Why does the implementation of REINFORCE algorithm minimize the gradient term but not the loss?

Question

I read the book "Foundation of Deep Reinforcement Learning, Laura Graesser and Wah Loon Keng", and when I go through the REINFORCE algorithm, they show the objective function:

$$ J\left(\pi_{\theta}\right)=\mathbb{E}_{\tau \sim \pi_{\theta}}[R(\tau)]=\mathbb{E}_{\tau \sim \pi_{\theta}}\left[\sum_{t=0}^{T} \gamma^{t} r_{t}\right] $$

and the gradient of the objective:

$$ \nabla_{\theta} J\left(\pi_{\theta}\right)=\mathbb{E}_{\tau \sim \pi_{\theta}}\left[\sum_{t=0}^{T} R_{t}(\tau) \nabla_{\theta} \log \pi_{\theta}\left(a_{t} \mid s_{t}\right)\right] $$

But when they implement it,

class Pi(nn.Module):
    def __init__(self, in_dim, out_dim):
        super(Pi, self).__init__()
        layers = [
                nn.Linear(in_dim, 64),
                nn.ReLU(),
                nn.Linear(64, out_dim)
        ]
        self.model = nn.Sequential(*layers)
        self.onpolicy_reset()
        self.train()

    def onpolicy_reset(self):
        self.log_probs = []
        self.rewards = []

    def forward(self, x):
        pdparam = self.model(x)
        return pdparam

    def act(self, state):
        x = torch.from_numpy(state.astype(np.float32))
        pdparam = self.forward(x) # (1, num_action), each number represent the raw logits for that specific action
        # model contain the paremeters theta of the policy, pd is the probability 
        # distribution parameterized by model's theta 
        pd = Categorical(logits = pdparam)
        action = pd.sample()
        log_prob = pd.log_prob(action)
        self.log_probs.append(log_prob)
        return action.item()

def train(pi, optimizer):
    T = len(pi.rewards)
    rets = np.empty(T, dtype = np.float32)
    future_ret = 0.0
    for t in reversed(range(T)):
        future_ret = pi.rewards[t] + gamma*future_ret
        rets[t] = future_ret

    rets = torch.tensor(rets)
    log_probs = torch.stack(pi.log_probs)
    loss = -log_probs*rets
    loss = torch.sum(loss)
    optimizer.zero_grad()
    loss.backward()
    optimizer.step()
    return loss

def main():
    env = gym.make('CartPole-v0')
    # in_dim is the state dimension
    in_dim = env.observation_space.shape[0]
    # out_dim is the action dimension
    out_dim = env.action_space.n
    pi = Pi(in_dim, out_dim)
    optimizer = optim.Adam(pi.parameters(), lr = 0.005)
    for epi in range(300):
        state = env.reset()
        for t in range(200): # max timstep of cartpole is 200
            action = pi.act(state)
            state, reward, done, _ = env.step(action)
            pi.rewards.append(reward)
        # env.render(mode='rgb_array')
            if done:
                break
        loss = train(pi, optimizer)
        total_reward = sum(pi.rewards)
        solved = total_reward > 195.0
        pi.onpolicy_reset()
        print(f'Episode {epi}, loss: {loss}, total reward: {total_reward}, solve: {solved}')
    return pi

In train(), they minimize the gradient term, and I can not understand why is that.

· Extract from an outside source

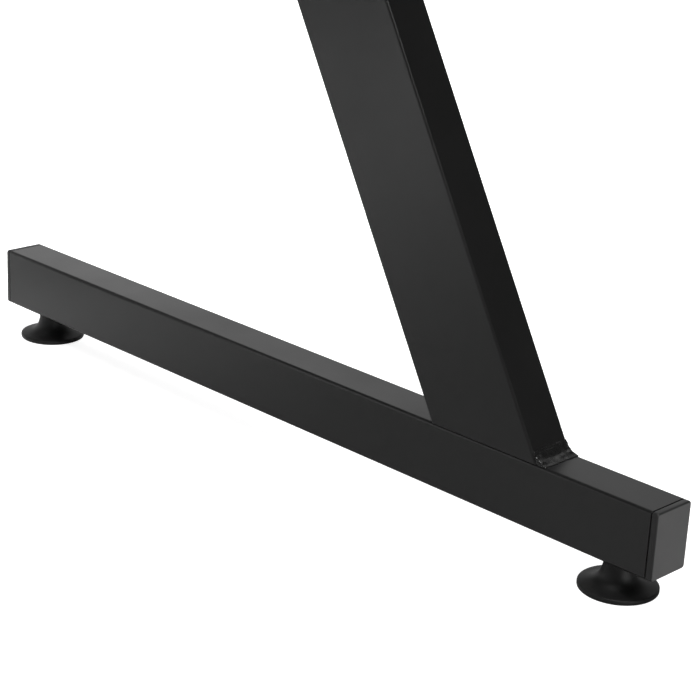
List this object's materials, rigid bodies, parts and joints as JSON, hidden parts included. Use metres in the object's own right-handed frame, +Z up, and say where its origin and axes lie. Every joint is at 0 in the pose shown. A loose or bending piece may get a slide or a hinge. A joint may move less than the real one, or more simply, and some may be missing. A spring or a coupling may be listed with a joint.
{
  "type": "inversion table",
  "caption": "Tilting gym bed hung between two side frames of floor rail and leaning upright, with padded backrest, telescopic boom, foot plate and foam ankle rollers.",
  "frame": {"origin": "on the floor, in the middle of the footprint's bounding box, foot pads' undersides at z = 0", "axes": "+Z up, +Y towards the head end of the bed, -Y towards the foot end, +X to the left of a user lying on the bed, along the pivot axis"},
  "size_m": [0.834, 1.3152, 1.3185],
  "materials": {
    "frame_paint": "satin black powder coat, fine orange peel",
    "weld": "glossy black coat over a rippled weld",
    "cap_plastic": "fine moulded texture, satin",
    "knob_plastic": "moulded grip plastic, satin, on a zinc plated pin",
    "foot_rubber": "matte black moulded rubber",
    "bumper_rubber": "matte black rubber",
    "tread_rubber": "ribbed matte rubber",
    "foam": "closed cell foam with fine pores",
    "zinc": "zinc plated, slightly dull",
    "bush": "sintered bronze",
    "chrome": "polished chrome plate",
    "vinyl": "black vinyl-coated upholstery fabric with a leather grain, foam filled",
    "board": "plywood board with a black stain",
    "ankle_paint": "satin black powder coat"
  },
  "bodies": {
    "frame": {"right_floor_rail": "frame_paint", "left_floor_rail": "frame_paint", "right_upright": "frame_paint", "left_upright": "frame_paint", "weld_beads": "weld", "rail_end_caps": "cap_plastic", "upright_top_caps": "cap_plastic", "foot_inserts": "zinc", "pivot_bosses": "frame_paint", "pivot_bushes": "bush", "pivot_dust_caps": "cap_plastic", "cross_beam": "frame_paint", "beam_gussets": "frame_paint", "stop_bumper": "bumper_rubber", "tilt_stop_lug": "zinc", "frame_bolts": "zinc", "frame_nuts": "zinc", "right_grab_rail": "frame_paint", "left_grab_rail": "frame_paint", "grab_grips": "foam", "grab_plugs": "cap_plastic", "grab_saddles": "frame_paint"},
    "bed": {"right_pivot_arm": "frame_paint", "left_pivot_arm": "frame_paint", "pivot_axles": "chrome", "axle_fasteners": "zinc", "spine_tube": "frame_paint", "bed_cross_bars": "frame_paint", "backrest_board": "board", "backrest_pad": "vinyl", "board_screws": "zinc", "spine_sleeve": "cap_plastic", "spine_end_cap": "cap_plastic", "height_pin_housing": "zinc"},
    "headrest": {"headrest_pad": "vinyl"},
    "height_pin": {"height_pin": "knob_plastic"},
    "tilt_pin": {"tilt_limit_pin": "knob_plastic"},
    "boom": {"boom_tube": "chrome", "boom_glide": "cap_plastic", "ankle_head": "ankle_paint", "rear_roller_axle": "chrome", "foot_plate": "frame_paint", "foot_tread": "tread_rubber"},
    "clamp": {"clamp_arm": "chrome", "front_roller_axle": "chrome", "clamp_handle": "chrome", "clamp_grip": "foam"},
    "clamp_pin": {"clamp_pin": "knob_plastic"},
    "rear_roller_r": {"rear_roller_right": "foam"},
    "rear_roller_l": {"rear_roller_left": "foam"},
    "front_roller_r": {"front_roller_right": "foam"},
    "front_roller_l": {"front_roller_left": "foam"},
    "leveller_right_rear": {"foot_pad_right_rear": "foot_rubber", "foot_stud_right_rear": "zinc"},
    "leveller_right_front": {"foot_pad_right_front": "foot_rubber", "foot_stud_right_front": "zinc"},
    "leveller_left_rear": {"foot_pad_left_rear": "foot_rubber", "foot_stud_left_rear": "zinc"},
    "leveller_left_front": {"foot_pad_left_front": "foot_rubber", "foot_stud_left_front": "zinc"}
  },
  "joints": [
    {"name": "leveller_right_rear_screw", "type": "slide", "parent": "frame", "child": "leveller_right_rear", "axis": [0, 0, -1], "range_m": [0, 0.012]},
    {"name": "leveller_right_front_screw", "type": "slide", "parent": "frame", "child": "leveller_right_front", "axis": [0, 0, -1], "range_m": [0, 0.012]},
    {"name": "leveller_left_rear_screw", "type": "slide", "parent": "frame", "child": "leveller_left_rear", "axis": [0, 0, -1], "range_m": [0, 0.012]},
    {"name": "leveller_left_front_screw", "type": "slide", "parent": "frame", "child": "leveller_left_front", "axis": [0, 0, -1], "range_m": [0, 0.012]},
    {"name": "tilt", "type": "hinge", "parent": "frame", "child": "bed", "pos_m": [0, 0.02699, 0.834], "axis": [-1, 0, 0], "range_deg": [0, 120]},
    {"name": "headrest_slide", "type": "slide", "parent": "bed", "child": "headrest", "axis": [0, 0.6428, 0.766], "range_m": [-0.1, 0]},
    {"name": "height_pin_pull", "type": "slide", "parent": "bed", "child": "height_pin", "axis": [0, -0.766, 0.6428], "range_m": [-0.012, 0]},
    {"name": "tilt_pin_pull", "type": "slide", "parent": "bed", "child": "tilt_pin", "axis": [1, 0, 0], "range_m": [0, 0.03]},
    {"name": "boom_height", "type": "slide", "parent": "bed", "child": "boom", "axis": [0, -0.6428, -0.766], "range_m": [-0.125, 0]},
    {"name": "ankle_clamp", "type": "slide", "parent": "boom", "child": "clamp", "axis": [0, 0.766, -0.6428], "range_m": [-0.06, 0]},
    {"name": "clamp_pin_pull", "type": "slide", "parent": "boom", "child": "clamp_pin", "axis": [1, 0, 0], "range_m": [-0.01, 0]},
    {"name": "rear_roller_right_spin", "type": "hinge", "parent": "boom", "child": "rear_roller_r", "pos_m": [-0.115, -0.4825, 0.22371], "axis": [1, 0, 0], "continuous": true},
    {"name": "rear_roller_left_spin", "type": "hinge", "parent": "boom", "child": "rear_roller_l", "pos_m": [0.115, -0.4825, 0.22371], "axis": [1, 0, 0], "continuous": true},
    {"name": "front_roller_right_spin", "type": "hinge", "parent": "clamp", "child": "front_roller_r", "pos_m": [-0.115, -0.6176, 0.29139], "axis": [1, 0, 0], "continuous": true},
    {"name": "front_roller_left_spin", "type": "hinge", "parent": "clamp", "child": "front_roller_l", "pos_m": [0.115, -0.6176, 0.29139], "axis": [1, 0, 0], "continuous": true}
  ]
}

Can someone shed light on that?

I am new to this so please forget me if this question is stupid.

Answer 1

They are not maximizing the gradient, the gradient is of the form \begin{equation} \nabla_{\theta} J \approx \sum_{t=0}^T G_t \nabla_{\theta} \log(\pi_{\theta}(a_t|s_t)) \end{equation} that means that when implementing it in software you can form your objective as \begin{equation} J = \sum_{t=0}^T G_t \log(\pi_{\theta}(a_t|s_t)) \end{equation} and then taking the gradient of that objective is equal to the policy gradient.